▶ **EXERCISE OBJECTIVE**:
Take the lines from the one bearing "The Blender code" to the one bearing "across, level, dart", inclusive, and reproduce them exactly; include no other line.

* Start EXTRACTED MATERIAL *

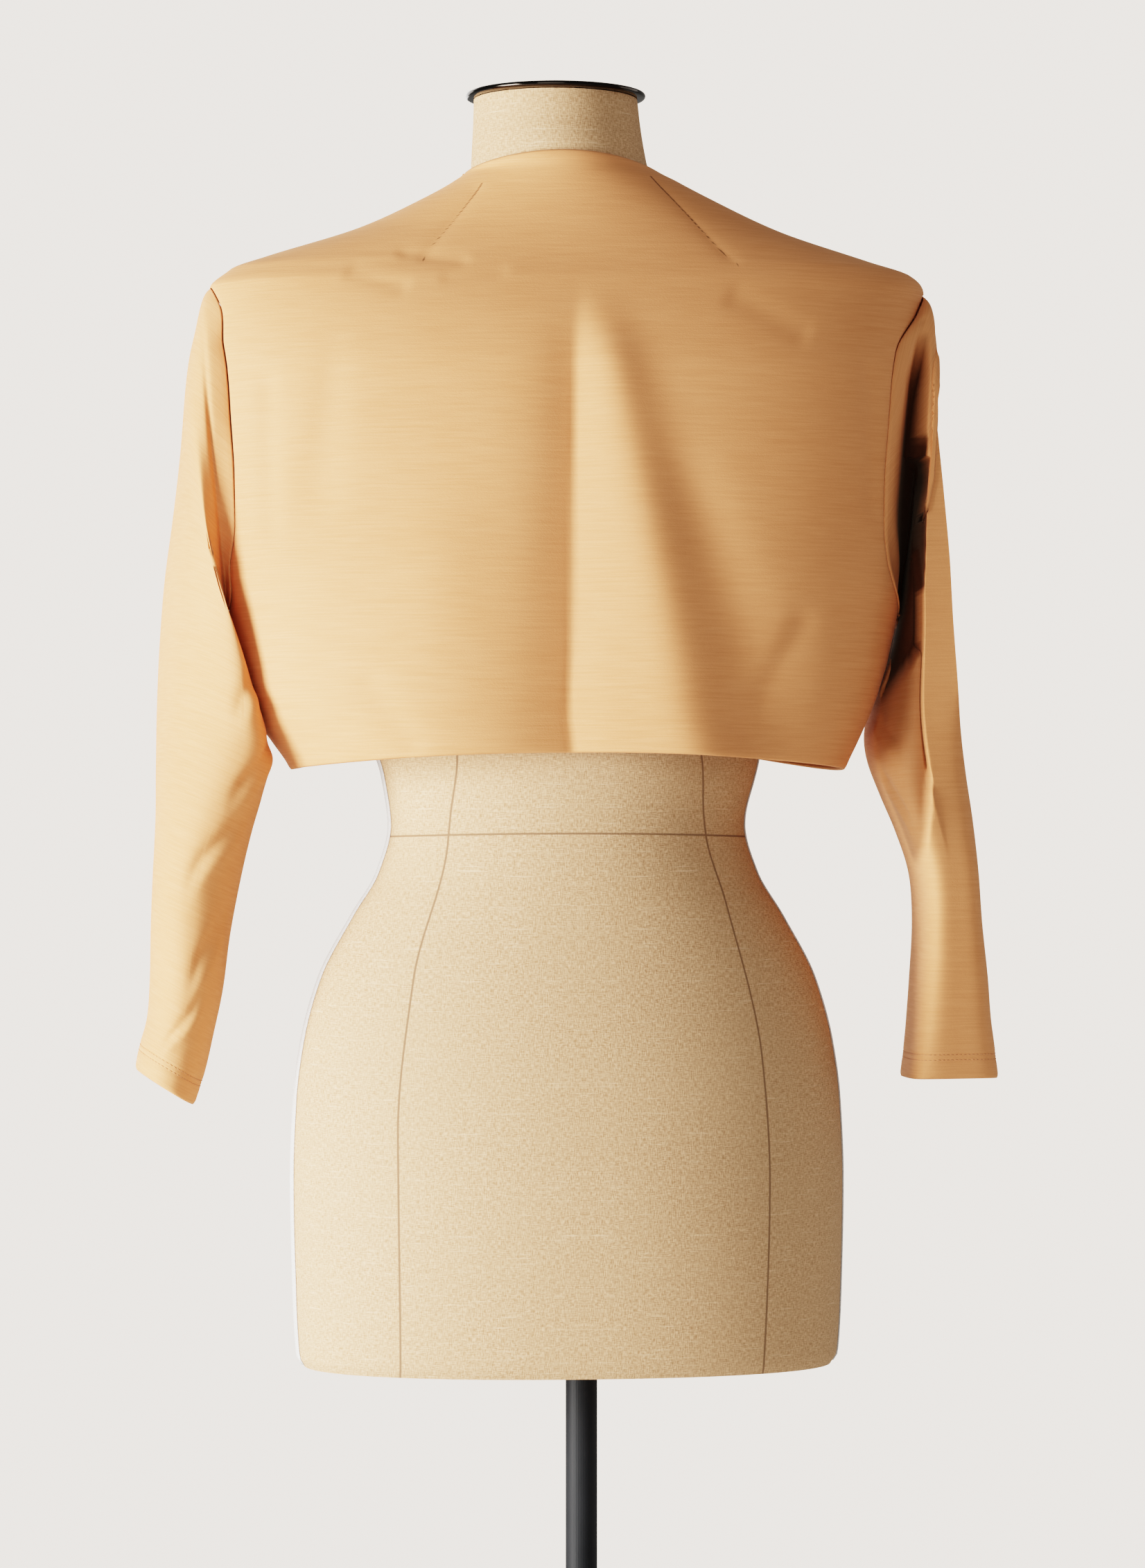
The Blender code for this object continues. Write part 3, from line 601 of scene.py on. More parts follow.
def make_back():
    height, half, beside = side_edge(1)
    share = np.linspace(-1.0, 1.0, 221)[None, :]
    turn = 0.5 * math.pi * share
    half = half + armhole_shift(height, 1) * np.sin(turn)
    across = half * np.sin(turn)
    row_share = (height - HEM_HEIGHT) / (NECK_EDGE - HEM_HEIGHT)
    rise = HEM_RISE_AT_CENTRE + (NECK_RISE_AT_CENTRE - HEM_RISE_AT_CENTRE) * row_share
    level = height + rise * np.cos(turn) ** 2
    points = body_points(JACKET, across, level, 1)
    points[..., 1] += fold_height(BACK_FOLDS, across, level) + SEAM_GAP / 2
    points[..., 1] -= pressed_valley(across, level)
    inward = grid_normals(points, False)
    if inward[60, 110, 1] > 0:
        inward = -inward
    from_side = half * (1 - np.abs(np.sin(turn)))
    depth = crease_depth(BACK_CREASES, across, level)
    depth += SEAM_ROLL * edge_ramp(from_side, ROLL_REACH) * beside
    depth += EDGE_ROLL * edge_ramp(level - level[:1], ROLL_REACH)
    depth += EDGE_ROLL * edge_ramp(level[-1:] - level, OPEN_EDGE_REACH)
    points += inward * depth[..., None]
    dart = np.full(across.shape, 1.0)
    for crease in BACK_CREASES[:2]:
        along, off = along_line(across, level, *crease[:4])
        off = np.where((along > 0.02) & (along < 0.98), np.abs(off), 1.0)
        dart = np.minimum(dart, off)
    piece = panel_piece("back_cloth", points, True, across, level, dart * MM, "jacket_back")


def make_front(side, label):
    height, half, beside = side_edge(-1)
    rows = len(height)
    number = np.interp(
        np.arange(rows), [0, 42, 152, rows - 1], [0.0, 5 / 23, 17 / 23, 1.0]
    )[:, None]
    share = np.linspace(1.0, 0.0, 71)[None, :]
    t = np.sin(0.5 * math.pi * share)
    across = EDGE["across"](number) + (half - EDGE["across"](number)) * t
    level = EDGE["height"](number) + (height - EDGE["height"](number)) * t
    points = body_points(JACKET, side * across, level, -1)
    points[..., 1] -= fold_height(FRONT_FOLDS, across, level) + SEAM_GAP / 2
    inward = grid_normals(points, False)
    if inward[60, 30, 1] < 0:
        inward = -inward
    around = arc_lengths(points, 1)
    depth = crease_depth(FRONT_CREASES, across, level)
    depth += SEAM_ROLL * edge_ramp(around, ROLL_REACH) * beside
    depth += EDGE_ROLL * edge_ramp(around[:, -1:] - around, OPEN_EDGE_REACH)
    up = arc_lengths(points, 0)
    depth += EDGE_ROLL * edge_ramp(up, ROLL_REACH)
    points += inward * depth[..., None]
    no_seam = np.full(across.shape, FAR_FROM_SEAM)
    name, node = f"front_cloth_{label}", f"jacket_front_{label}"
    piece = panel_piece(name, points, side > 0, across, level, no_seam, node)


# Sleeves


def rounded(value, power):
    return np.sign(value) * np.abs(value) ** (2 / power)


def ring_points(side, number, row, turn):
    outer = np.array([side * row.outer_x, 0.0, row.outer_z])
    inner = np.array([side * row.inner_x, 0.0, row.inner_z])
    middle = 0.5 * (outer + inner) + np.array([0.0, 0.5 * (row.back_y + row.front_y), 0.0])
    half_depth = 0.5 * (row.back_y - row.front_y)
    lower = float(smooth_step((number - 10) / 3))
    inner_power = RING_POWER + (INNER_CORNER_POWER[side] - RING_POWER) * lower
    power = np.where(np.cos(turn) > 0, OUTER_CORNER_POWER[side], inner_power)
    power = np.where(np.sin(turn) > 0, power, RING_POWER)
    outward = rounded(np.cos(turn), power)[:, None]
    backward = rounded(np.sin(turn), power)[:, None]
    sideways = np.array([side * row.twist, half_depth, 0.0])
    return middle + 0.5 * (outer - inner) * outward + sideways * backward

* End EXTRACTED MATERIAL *
* Start EXTRACTED MATERIAL *

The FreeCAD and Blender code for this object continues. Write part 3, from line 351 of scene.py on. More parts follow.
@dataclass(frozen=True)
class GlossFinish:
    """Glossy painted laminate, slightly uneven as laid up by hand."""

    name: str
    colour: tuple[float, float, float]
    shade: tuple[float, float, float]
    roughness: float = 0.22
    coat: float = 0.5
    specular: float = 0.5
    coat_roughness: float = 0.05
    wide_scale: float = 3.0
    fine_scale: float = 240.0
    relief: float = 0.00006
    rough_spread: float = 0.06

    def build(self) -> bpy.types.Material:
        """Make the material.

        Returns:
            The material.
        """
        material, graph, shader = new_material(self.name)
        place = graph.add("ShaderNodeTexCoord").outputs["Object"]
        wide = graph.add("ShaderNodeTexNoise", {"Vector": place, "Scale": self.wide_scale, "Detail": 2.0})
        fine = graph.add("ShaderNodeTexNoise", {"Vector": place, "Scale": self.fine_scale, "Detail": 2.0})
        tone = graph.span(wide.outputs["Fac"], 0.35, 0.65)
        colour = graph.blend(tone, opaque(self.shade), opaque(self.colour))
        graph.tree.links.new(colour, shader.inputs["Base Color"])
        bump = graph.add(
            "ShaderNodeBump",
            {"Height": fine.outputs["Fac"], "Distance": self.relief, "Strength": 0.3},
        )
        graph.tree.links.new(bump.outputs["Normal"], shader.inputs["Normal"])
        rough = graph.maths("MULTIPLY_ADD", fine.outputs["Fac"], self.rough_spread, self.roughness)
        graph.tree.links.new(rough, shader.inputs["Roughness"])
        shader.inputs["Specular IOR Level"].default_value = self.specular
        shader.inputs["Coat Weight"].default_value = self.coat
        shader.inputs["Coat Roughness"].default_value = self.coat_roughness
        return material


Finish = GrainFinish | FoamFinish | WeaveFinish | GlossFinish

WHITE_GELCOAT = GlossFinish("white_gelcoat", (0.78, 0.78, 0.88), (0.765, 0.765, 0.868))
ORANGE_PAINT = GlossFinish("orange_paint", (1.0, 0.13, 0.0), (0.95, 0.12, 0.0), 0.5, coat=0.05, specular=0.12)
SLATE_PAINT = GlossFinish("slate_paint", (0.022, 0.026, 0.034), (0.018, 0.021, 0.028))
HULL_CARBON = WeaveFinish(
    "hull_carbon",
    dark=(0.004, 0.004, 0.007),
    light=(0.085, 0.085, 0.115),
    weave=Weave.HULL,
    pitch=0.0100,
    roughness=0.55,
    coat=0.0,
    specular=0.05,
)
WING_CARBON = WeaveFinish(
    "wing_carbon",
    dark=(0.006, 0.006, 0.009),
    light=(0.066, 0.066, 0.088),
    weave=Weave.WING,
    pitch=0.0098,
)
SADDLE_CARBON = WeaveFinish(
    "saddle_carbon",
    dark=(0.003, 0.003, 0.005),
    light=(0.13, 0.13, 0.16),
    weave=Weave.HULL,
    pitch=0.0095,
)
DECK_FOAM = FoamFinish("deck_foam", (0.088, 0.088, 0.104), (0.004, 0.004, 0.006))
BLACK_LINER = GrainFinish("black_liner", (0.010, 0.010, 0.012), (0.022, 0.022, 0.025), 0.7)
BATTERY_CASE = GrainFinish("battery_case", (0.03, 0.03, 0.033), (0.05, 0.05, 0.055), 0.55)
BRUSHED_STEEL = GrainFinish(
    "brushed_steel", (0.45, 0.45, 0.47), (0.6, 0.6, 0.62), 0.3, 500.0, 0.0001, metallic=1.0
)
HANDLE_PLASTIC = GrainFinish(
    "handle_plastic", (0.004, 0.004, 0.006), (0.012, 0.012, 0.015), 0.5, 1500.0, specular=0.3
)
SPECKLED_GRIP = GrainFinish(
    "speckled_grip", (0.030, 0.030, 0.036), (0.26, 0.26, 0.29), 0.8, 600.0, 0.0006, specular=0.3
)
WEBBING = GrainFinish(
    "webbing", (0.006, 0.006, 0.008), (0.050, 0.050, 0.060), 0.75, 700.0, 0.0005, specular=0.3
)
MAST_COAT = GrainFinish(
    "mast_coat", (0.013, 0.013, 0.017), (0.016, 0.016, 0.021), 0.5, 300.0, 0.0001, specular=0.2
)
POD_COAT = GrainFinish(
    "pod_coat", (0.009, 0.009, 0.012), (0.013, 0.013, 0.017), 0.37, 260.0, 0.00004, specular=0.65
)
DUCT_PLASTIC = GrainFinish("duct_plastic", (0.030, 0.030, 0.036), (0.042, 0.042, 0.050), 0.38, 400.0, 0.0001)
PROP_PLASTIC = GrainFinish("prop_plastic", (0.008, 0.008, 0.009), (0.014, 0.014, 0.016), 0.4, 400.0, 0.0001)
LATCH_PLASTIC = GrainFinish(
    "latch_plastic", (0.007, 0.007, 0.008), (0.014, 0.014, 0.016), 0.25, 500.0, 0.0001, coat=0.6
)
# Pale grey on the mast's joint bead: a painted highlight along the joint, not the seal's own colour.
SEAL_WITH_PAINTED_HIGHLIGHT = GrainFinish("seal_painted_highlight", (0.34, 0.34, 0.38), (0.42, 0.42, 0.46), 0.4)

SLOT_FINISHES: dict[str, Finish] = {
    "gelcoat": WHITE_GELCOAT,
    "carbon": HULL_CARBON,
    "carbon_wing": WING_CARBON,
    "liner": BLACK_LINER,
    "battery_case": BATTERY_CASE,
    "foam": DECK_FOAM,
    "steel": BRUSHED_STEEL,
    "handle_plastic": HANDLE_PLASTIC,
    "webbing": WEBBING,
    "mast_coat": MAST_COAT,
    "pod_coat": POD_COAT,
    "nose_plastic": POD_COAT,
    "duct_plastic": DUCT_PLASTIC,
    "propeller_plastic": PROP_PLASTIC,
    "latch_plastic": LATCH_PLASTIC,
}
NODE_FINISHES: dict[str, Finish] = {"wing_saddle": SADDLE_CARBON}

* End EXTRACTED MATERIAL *
* Start EXTRACTED MATERIAL *

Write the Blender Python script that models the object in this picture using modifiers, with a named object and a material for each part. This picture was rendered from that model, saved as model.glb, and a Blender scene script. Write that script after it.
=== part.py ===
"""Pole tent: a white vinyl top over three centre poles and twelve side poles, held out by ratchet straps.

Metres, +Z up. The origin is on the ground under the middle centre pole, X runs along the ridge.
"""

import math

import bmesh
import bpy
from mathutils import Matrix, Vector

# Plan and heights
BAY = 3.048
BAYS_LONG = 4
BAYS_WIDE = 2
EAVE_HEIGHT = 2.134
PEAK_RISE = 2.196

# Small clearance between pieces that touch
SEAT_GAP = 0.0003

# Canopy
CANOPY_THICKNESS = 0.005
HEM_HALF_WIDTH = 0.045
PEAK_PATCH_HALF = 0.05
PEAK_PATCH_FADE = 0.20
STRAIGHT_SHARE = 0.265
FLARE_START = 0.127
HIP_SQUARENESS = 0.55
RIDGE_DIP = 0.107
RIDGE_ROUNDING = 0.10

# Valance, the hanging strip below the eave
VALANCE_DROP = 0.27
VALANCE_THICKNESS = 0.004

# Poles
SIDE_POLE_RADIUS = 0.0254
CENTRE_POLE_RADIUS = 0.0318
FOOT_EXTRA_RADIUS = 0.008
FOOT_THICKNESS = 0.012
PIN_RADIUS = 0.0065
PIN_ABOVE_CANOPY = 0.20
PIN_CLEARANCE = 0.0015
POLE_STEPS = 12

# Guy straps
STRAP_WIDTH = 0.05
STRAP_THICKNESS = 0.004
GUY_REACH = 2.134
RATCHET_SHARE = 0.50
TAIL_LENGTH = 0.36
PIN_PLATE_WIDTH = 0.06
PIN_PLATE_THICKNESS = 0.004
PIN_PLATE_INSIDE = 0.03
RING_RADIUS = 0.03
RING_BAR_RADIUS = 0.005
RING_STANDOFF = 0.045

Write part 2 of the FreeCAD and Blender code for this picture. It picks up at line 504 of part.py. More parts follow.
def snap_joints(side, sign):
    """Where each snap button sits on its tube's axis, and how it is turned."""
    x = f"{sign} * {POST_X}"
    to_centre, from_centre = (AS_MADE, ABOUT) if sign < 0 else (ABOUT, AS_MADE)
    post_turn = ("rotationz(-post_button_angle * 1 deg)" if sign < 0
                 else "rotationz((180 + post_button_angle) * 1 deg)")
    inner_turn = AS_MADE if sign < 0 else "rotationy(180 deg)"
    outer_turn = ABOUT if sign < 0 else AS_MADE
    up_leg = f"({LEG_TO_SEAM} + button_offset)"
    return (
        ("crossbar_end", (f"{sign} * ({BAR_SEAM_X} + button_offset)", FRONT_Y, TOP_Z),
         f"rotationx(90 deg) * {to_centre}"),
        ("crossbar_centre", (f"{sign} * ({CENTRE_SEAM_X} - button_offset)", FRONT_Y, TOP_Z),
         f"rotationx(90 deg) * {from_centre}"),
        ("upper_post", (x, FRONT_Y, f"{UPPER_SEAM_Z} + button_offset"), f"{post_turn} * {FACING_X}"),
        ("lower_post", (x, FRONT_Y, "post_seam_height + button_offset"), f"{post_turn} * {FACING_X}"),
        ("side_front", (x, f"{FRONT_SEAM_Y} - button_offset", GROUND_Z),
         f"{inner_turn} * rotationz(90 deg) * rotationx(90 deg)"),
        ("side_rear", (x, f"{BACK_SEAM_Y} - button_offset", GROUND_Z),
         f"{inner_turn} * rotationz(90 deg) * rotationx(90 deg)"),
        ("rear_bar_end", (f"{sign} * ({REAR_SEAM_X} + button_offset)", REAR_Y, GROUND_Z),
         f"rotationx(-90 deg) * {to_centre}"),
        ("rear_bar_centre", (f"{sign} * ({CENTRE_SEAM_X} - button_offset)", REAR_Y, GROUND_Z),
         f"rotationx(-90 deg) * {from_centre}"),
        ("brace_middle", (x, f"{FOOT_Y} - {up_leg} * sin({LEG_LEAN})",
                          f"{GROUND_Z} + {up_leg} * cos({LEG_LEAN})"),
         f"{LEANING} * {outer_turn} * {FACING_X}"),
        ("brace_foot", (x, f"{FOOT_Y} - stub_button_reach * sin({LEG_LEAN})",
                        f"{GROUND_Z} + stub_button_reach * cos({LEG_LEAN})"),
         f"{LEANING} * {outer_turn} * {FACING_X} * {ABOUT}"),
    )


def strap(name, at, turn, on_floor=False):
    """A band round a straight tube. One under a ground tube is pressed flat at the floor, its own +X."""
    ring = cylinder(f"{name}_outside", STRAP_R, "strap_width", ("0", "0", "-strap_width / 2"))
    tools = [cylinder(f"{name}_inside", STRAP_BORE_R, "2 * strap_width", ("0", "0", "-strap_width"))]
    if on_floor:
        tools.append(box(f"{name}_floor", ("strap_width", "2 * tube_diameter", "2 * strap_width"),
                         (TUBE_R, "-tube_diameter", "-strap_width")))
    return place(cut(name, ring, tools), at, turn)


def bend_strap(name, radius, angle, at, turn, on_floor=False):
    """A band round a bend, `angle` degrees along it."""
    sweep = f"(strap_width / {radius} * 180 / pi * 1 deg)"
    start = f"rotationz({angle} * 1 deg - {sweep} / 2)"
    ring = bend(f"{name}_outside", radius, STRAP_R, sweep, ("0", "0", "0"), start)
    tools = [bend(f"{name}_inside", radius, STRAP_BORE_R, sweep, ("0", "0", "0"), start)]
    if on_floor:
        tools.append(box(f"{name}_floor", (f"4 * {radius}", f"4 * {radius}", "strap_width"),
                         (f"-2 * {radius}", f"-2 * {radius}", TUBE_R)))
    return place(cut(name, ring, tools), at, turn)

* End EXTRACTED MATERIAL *

▶ **FINAL RESULT**:
The Blender code for this object continues. Write part 3, from line 601 of scene.py on. More parts follow.
def make_back():
    height, half, beside = side_edge(1)
    share = np.linspace(-1.0, 1.0, 221)[None, :]
    turn = 0.5 * math.pi * share
    half = half + armhole_shift(height, 1) * np.sin(turn)
    across = half * np.sin(turn)
    row_share = (height - HEM_HEIGHT) / (NECK_EDGE - HEM_HEIGHT)
    rise = HEM_RISE_AT_CENTRE + (NECK_RISE_AT_CENTRE - HEM_RISE_AT_CENTRE) * row_share
    level = height + rise * np.cos(turn) ** 2
    points = body_points(JACKET, across, level, 1)
    points[..., 1] += fold_height(BACK_FOLDS, across, level) + SEAM_GAP / 2
    points[..., 1] -= pressed_valley(across, level)
    inward = grid_normals(points, False)
    if inward[60, 110, 1] > 0:
        inward = -inward
    from_side = half * (1 - np.abs(np.sin(turn)))
    depth = crease_depth(BACK_CREASES, across, level)
    depth += SEAM_ROLL * edge_ramp(from_side, ROLL_REACH) * beside
    depth += EDGE_ROLL * edge_ramp(level - level[:1], ROLL_REACH)
    depth += EDGE_ROLL * edge_ramp(level[-1:] - level, OPEN_EDGE_REACH)
    points += inward * depth[..., None]
    dart = np.full(across.shape, 1.0)
    for crease in BACK_CREASES[:2]:
        along, off = along_line(across, level, *crease[:4])
        off = np.where((along > 0.02) & (along < 0.98), np.abs(off), 1.0)
        dart = np.minimum(dart, off)
    piece = panel_piece("back_cloth", points, True, across, level, dart * MM, "jacket_back")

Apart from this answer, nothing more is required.